Today’s Deep Space Extra

November 17th, 2021

In Today’s Deep Space Extra… Northrop Grumman-led team proposes a rover for Artemis astronauts. The Perseverance rover collects another sample. Russia’s anti-satellite test continues to draw condemnation.


Human Space Exploration

Northrop-led team proposes Artemis lunar rover
Coalition Members in the News – Lockheed Martin, Northrop Grumman (11/16): Northrop Grumman is leading a team for the development of a proposed Lunar Terrain Vehicle for NASA astronaut crews assigned to explore the Moon as part of the Artemis program. Northrop’s partners include Intuitive Machines, which will develop an upgraded version of its Nova-C lander to deliver the rover to the lunar surface. Lunar Outpost, a company developing a small robotic rover called MAPP that will go to the Moon on a Nova-C lander in 2022, will apply its experience developing that rover to this project. AVL, a company that works on development, simulation and testing of vehicles, will provide expertise in working on electric vehicles and autonomous driving technology. Michelin, the tire manufacturer, will provide an airless tire solution for the rover.
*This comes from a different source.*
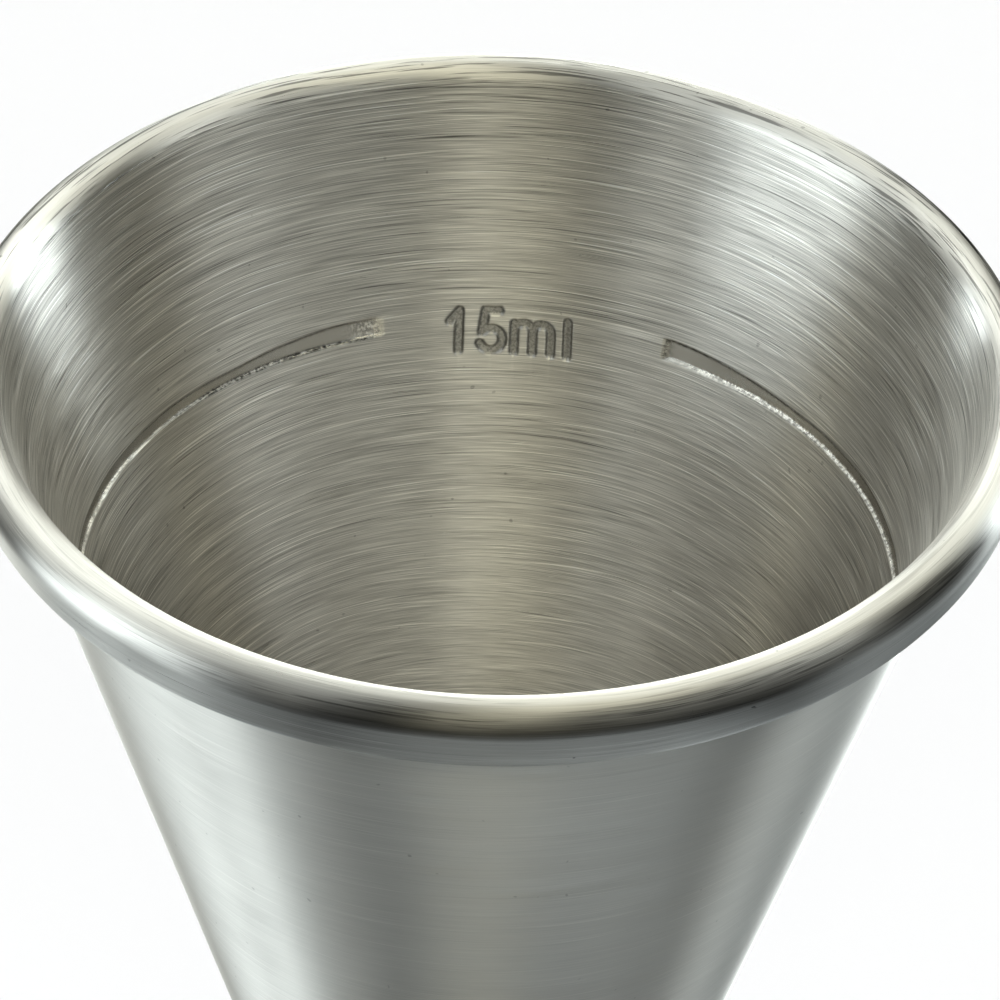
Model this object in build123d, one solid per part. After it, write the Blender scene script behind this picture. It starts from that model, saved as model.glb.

Orion spacecraft production continues for Artemis 2 and 3
Coalition Member in the News – Lockheed Martin (11/16): Lockheed Martin is processing Orion hardware for Artemis II and Artemis III as a part of their Assembly, Test, and Launch Operations (ATLO) in the Armstrong Operations and Checkout (O&C) Building at KSC. As they process the Artemis II Orion Crew and Service Modules to be mated next year, the ATLO team also received the next Crew Module (CM) pressure vessel and is also simultaneously beginning build-up of the Crew Module and Crew Module Adapter (CMA) structures for Artemis III.


Space Science

NASA’s Perseverance rover on Mars just collected its 3rd sample of the Red Planet (11/17): NASA’s Perseverance rover has collected another Martian sample. The car-sized rover drilled a core sample on November 15, filling a titanium tube with Red Planet rock for the third time ever. The announcement was made on the rover’s official Twitter account: “Another little piece of Mars to carry with me. My latest sample is from a rock loaded with the greenish mineral olivine, and there are several ideas among my science team about how it got there. Hypotheses are flying! Science rules.”


Other News

Nelson and Rogozin talk about ASAT test
Coalition Members in the News – Axiom Space, United Launch Alliance (11/16): NASA Administrator Bill Nelson spoke with his Russian counterpart about the recent Russian antisatellite test, as others in the Russian government dismissed the threat to space sustainability the test created. “Spoke with Roscosmos DG @Rogozin expressing dismay over the danger our astronauts and cosmonauts continue to face on the International Space Station,” Nelson tweeted. “It’s critical that we ensure the safety of our people and assets in space – now and into the future.” Condemnations of the test continued to come from governments, companies, and organizations. “The intentional destruction of objects in orbit is irresponsible and threatens our common future in space, endangering human lives and the stability and sustainability of the space environment,” said Axiom Space. At the ASCEND conference, ULA CEO Tory Bruno said, “this is a global commons. You don’t shoot down a satellite. All you do is turn it into small pieces of debris that stay dangerously in orbit, far faster than the speed of a bullet, zinging around for potentially long periods of time.”

European space industry alarmed by Russian ASAT test (11/16): European space industry officials are expressing alarm over the hazards generated by an anti-satellite test conducted by Russia on Monday. The probability of a collision with another spacecraft has increased by 5 percent, according to Philippe Baptiste, head of CNES, the French space agency, who participated in the opening plenary session at the Space Tech Expo Europe 2021 event in Bremen, Germany.

China silent, South Korea ‘concerned’ over debris created by Russia’s anti-satellite missile test (11/17): South Korea’s foreign ministry expressed concern over the “numerous pieces of debris” created in low Earth orbit when Russia destroyed a Soviet-era satellite with a missile strike. In a November 17 text message sent to reporters, the ministry said, “we are concerned about the anti-satellite weapon test that took place November 15 and in particular numerous pieces of debris created in space as a result of the test.” China has yet to make an official statement on the issue. Asked to comment on the matter during a press conference, China’s foreign ministry spokesperson Zhao Lijian said, “We noted relevant reports and that Russia has yet to respond. I think it is too early to make any comment.”

UAE to help refurbish world’s oldest spaceport in Baikonur of the United Arab Emirates (11/16): The UAE will join with Russia and Kazakhstan in an upgrade of the Baikonur Cosmodrome in Kazakhstan. The world’s oldest spaceport, Baikonur was host to the first launch of a human into space, Soviet cosmonaut Yuri Gagarin in 1961, and currently serves as the launch site for Russian cosmonauts and cargo to the International Space Station (ISS), a role it will continue to play with the upgrade.